** To do **
Exactly reproduce the lines from the top of the entries below through the line containing "spans the rear", with both ends included.
++++++
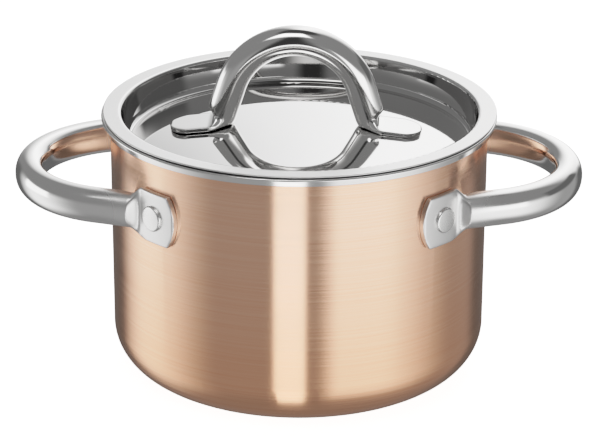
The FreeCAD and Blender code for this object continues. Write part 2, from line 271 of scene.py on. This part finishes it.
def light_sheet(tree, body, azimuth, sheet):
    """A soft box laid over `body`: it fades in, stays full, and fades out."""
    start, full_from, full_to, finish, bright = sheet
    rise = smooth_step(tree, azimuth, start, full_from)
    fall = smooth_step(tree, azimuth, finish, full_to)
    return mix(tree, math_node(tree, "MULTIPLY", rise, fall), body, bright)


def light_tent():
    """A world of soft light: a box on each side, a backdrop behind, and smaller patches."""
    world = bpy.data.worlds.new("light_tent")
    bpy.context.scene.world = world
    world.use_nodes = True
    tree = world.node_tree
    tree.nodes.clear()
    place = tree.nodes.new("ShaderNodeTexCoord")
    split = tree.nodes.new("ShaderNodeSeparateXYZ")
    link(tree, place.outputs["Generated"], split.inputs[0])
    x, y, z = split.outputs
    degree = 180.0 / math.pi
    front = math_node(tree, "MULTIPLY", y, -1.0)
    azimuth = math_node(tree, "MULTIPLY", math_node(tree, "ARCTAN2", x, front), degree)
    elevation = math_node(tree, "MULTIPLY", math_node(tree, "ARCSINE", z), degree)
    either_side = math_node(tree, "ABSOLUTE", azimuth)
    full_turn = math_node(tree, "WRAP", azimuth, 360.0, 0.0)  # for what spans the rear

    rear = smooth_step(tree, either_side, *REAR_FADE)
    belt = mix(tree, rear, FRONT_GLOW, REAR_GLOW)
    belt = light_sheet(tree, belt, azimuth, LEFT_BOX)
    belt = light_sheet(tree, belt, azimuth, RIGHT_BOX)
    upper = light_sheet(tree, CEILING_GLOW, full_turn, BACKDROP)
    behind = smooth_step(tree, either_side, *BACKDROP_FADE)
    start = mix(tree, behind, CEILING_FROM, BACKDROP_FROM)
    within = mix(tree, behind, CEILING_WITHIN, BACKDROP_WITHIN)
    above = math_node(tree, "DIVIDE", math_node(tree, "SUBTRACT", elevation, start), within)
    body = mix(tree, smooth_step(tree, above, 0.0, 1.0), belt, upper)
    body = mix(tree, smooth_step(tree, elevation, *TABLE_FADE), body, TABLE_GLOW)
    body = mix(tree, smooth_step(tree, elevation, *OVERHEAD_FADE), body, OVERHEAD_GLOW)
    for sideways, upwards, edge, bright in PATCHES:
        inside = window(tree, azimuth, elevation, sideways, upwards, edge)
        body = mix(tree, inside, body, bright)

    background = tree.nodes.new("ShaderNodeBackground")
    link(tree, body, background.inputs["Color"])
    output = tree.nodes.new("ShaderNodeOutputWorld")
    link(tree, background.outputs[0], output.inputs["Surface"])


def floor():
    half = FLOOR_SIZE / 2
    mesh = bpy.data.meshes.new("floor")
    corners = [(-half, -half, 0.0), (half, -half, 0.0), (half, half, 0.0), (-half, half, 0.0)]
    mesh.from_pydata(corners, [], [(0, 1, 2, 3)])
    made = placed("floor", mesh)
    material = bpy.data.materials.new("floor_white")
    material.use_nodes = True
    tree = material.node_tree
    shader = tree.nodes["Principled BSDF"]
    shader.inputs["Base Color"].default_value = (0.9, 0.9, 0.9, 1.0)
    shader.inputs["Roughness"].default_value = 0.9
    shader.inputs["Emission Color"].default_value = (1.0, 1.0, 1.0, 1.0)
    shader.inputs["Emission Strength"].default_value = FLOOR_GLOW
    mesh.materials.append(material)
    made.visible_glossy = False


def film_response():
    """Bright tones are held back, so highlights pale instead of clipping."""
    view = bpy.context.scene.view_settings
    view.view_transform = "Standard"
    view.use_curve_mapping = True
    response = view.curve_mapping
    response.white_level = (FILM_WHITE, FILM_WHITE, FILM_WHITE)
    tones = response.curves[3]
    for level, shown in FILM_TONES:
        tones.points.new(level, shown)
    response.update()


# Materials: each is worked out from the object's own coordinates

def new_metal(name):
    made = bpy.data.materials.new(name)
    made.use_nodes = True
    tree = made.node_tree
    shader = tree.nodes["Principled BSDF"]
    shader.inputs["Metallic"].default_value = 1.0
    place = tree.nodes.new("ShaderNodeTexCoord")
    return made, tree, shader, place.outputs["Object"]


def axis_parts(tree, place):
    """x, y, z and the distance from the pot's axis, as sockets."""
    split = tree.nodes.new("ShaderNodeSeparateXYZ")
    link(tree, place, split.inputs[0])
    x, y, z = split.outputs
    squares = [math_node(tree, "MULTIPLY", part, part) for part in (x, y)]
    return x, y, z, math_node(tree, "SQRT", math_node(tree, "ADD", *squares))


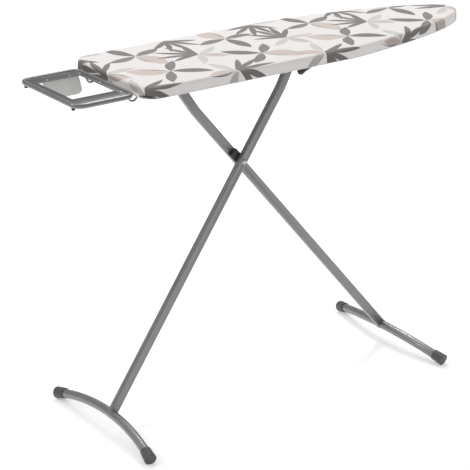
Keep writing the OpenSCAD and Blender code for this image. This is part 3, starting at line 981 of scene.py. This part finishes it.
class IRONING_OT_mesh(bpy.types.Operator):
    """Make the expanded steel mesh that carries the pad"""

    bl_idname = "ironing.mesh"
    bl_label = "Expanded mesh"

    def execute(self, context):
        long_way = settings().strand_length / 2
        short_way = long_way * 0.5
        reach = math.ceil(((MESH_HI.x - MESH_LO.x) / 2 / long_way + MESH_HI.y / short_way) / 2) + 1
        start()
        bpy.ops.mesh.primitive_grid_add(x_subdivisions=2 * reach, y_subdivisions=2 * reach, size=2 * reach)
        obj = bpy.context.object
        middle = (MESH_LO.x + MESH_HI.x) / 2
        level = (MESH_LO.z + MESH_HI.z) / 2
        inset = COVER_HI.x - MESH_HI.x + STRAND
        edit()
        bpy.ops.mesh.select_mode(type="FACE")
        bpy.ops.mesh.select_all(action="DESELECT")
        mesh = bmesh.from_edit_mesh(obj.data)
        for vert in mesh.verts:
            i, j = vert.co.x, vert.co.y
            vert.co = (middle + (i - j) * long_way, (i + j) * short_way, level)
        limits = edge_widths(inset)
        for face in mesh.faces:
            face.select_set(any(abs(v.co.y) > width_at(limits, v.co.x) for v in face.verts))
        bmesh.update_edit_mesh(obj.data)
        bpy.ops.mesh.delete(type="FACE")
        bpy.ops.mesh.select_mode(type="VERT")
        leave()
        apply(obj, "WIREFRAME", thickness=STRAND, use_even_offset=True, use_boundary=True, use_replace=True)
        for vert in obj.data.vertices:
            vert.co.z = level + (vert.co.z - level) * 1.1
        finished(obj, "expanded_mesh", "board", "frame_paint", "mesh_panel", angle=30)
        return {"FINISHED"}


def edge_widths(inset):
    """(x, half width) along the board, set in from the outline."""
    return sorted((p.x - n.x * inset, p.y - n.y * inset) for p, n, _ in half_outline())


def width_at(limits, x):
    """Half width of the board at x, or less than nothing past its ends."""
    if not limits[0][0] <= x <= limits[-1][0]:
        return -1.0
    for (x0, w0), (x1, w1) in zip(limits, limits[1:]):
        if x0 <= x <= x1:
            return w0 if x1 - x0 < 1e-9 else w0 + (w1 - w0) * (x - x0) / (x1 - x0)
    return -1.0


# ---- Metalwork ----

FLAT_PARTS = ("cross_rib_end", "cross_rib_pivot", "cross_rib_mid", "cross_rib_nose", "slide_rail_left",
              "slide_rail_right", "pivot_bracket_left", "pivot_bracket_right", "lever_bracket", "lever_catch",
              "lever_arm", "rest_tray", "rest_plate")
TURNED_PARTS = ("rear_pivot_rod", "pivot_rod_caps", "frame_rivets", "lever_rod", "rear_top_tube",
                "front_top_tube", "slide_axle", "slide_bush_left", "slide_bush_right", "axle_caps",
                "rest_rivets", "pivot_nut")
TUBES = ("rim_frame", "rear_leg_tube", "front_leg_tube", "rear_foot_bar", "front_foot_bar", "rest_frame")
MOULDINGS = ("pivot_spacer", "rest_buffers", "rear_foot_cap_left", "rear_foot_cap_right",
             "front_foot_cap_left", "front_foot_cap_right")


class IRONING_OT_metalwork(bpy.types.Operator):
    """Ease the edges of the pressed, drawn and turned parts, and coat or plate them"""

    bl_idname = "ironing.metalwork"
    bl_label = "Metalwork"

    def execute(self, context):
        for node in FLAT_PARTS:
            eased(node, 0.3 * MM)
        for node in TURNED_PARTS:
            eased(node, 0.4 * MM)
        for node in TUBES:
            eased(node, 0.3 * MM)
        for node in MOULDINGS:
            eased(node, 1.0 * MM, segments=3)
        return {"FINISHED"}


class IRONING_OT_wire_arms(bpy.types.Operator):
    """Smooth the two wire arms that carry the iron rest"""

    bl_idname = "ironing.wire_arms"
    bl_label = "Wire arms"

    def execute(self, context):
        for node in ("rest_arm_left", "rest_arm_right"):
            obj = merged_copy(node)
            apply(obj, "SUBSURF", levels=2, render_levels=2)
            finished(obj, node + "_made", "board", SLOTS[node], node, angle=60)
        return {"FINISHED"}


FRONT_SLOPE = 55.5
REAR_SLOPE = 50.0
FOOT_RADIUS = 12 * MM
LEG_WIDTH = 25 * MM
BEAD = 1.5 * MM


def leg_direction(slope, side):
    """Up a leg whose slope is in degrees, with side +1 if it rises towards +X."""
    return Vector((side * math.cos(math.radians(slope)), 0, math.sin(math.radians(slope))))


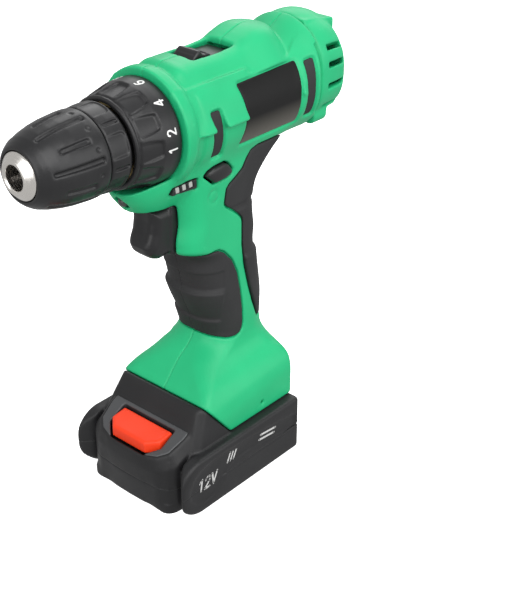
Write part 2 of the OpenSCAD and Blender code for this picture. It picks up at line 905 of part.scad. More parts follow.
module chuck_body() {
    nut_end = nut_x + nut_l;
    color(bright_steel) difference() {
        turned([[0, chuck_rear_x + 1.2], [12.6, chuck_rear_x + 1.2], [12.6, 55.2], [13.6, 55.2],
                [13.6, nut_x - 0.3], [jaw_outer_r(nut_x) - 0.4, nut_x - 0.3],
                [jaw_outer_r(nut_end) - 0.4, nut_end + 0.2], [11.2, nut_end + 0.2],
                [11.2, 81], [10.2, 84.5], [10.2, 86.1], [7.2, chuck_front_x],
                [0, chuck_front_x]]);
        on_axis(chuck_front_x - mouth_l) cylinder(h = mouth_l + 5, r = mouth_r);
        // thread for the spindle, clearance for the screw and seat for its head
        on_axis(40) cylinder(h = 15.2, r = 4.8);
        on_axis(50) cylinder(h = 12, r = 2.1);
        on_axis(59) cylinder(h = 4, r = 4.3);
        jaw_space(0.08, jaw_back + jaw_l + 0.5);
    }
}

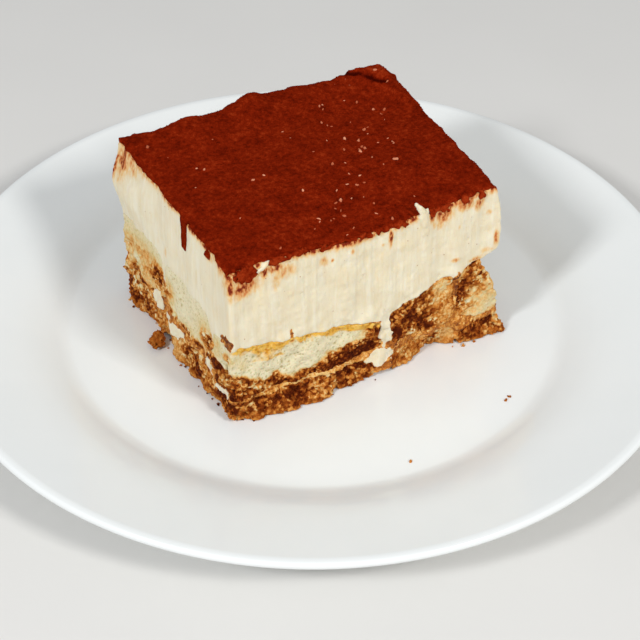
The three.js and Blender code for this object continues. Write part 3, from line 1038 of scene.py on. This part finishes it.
++++++
** Result of this exercise **
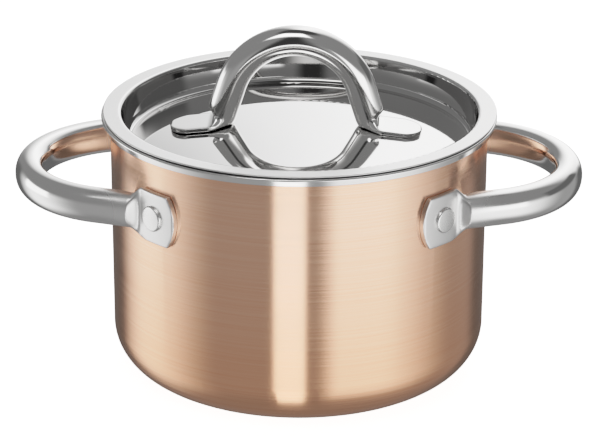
The FreeCAD and Blender code for this object continues. Write part 2, from line 271 of scene.py on. This part finishes it.
def light_sheet(tree, body, azimuth, sheet):
    """A soft box laid over `body`: it fades in, stays full, and fades out."""
    start, full_from, full_to, finish, bright = sheet
    rise = smooth_step(tree, azimuth, start, full_from)
    fall = smooth_step(tree, azimuth, finish, full_to)
    return mix(tree, math_node(tree, "MULTIPLY", rise, fall), body, bright)


def light_tent():
    """A world of soft light: a box on each side, a backdrop behind, and smaller patches."""
    world = bpy.data.worlds.new("light_tent")
    bpy.context.scene.world = world
    world.use_nodes = True
    tree = world.node_tree
    tree.nodes.clear()
    place = tree.nodes.new("ShaderNodeTexCoord")
    split = tree.nodes.new("ShaderNodeSeparateXYZ")
    link(tree, place.outputs["Generated"], split.inputs[0])
    x, y, z = split.outputs
    degree = 180.0 / math.pi
    front = math_node(tree, "MULTIPLY", y, -1.0)
    azimuth = math_node(tree, "MULTIPLY", math_node(tree, "ARCTAN2", x, front), degree)
    elevation = math_node(tree, "MULTIPLY", math_node(tree, "ARCSINE", z), degree)
    either_side = math_node(tree, "ABSOLUTE", azimuth)
    full_turn = math_node(tree, "WRAP", azimuth, 360.0, 0.0)  # for what spans the rear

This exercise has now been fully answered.